Set exercise: Identify each line below containing the string "that" and copy it.

Data listing:
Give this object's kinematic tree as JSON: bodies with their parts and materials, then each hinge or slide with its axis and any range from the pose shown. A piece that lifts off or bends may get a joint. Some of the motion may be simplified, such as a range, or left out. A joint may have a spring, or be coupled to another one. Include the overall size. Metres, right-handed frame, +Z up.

...

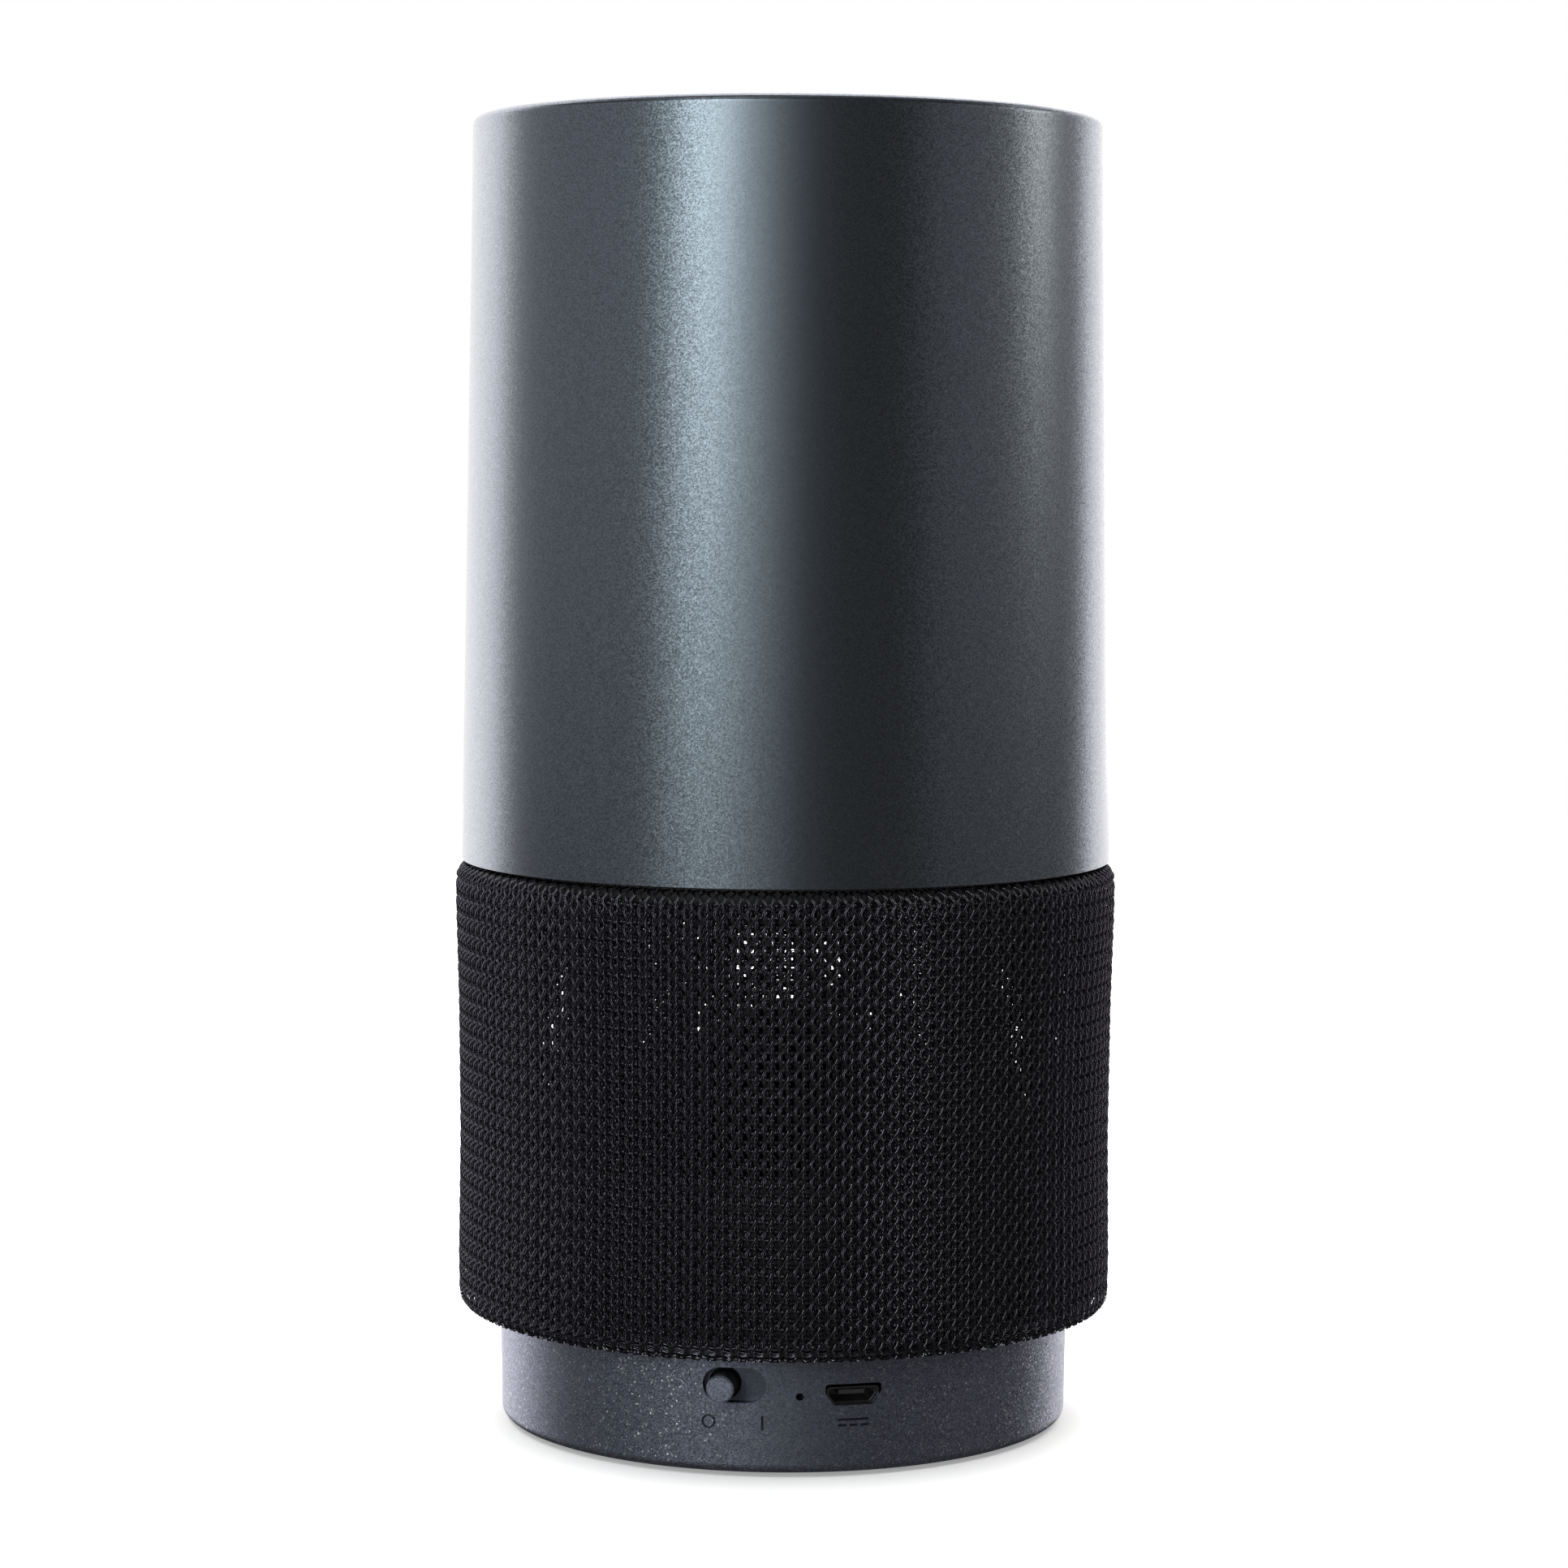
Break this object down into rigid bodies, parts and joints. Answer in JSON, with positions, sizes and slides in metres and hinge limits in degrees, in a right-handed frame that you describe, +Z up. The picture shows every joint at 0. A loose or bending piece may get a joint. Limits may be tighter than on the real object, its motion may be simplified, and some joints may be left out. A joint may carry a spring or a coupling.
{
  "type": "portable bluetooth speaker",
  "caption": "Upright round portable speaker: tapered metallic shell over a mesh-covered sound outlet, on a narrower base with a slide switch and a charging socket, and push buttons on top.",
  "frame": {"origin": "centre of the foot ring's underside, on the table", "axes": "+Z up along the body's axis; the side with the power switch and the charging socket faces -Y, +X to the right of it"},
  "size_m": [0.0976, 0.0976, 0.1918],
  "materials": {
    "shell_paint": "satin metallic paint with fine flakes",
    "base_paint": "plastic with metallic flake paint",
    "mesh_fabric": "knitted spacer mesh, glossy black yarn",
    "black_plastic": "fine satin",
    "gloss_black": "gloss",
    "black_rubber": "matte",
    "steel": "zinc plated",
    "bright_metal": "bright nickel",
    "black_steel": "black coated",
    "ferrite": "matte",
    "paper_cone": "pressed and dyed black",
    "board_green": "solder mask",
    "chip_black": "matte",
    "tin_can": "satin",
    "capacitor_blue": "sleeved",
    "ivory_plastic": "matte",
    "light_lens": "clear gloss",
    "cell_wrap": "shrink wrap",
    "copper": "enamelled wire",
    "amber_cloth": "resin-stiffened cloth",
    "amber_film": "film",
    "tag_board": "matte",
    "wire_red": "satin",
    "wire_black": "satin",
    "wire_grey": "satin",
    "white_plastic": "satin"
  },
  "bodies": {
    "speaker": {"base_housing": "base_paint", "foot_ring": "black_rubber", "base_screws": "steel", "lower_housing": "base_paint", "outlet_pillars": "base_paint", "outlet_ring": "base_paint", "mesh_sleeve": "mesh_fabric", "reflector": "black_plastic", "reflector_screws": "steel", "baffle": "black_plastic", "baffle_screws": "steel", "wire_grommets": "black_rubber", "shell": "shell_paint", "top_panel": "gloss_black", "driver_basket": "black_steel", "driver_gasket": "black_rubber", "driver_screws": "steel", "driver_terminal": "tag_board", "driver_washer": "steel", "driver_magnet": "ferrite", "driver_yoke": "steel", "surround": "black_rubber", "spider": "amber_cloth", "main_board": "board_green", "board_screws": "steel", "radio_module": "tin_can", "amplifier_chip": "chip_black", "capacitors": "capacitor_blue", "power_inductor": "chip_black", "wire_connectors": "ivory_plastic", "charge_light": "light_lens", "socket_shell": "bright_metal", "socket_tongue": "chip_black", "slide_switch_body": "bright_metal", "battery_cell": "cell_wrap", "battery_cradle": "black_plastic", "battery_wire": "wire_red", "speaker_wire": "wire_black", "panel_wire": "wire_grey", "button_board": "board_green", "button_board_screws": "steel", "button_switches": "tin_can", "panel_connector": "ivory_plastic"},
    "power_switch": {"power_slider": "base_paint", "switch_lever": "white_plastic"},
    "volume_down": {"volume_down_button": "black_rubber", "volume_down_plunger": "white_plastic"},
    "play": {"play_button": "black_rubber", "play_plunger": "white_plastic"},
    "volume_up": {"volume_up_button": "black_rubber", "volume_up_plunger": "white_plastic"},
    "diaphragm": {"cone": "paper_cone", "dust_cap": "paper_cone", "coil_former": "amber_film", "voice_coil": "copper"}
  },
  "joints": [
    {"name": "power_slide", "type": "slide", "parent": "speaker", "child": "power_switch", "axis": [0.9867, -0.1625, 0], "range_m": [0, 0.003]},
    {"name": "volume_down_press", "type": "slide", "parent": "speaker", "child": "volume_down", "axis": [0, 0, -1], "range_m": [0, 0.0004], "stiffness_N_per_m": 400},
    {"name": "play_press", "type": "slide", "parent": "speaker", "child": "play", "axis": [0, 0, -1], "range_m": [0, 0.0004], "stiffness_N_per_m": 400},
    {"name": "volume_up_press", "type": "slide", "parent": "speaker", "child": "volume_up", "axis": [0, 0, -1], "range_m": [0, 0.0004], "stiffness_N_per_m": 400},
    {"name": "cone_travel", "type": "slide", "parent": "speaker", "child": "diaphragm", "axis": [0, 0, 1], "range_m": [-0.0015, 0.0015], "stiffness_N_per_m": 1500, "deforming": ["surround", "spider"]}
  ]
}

Complete answer:
Give this object's kinematic tree as JSON: bodies with their parts and materials, then each hinge or slide with its axis and any range from the pose shown. A piece that lifts off or bends may get a joint. Some of the motion may be simplified, such as a range, or left out. A joint may have a spring, or be coupled to another one. Include the overall size. Metres, right-handed frame, +Z up.
Break this object down into rigid bodies, parts and joints. Answer in JSON, with positions, sizes and slides in metres and hinge limits in degrees, in a right-handed frame that you describe, +Z up. The picture shows every joint at 0. A loose or bending piece may get a joint. Limits may be tighter than on the real object, its motion may be simplified, and some joints may be left out. A joint may carry a spring or a coupling.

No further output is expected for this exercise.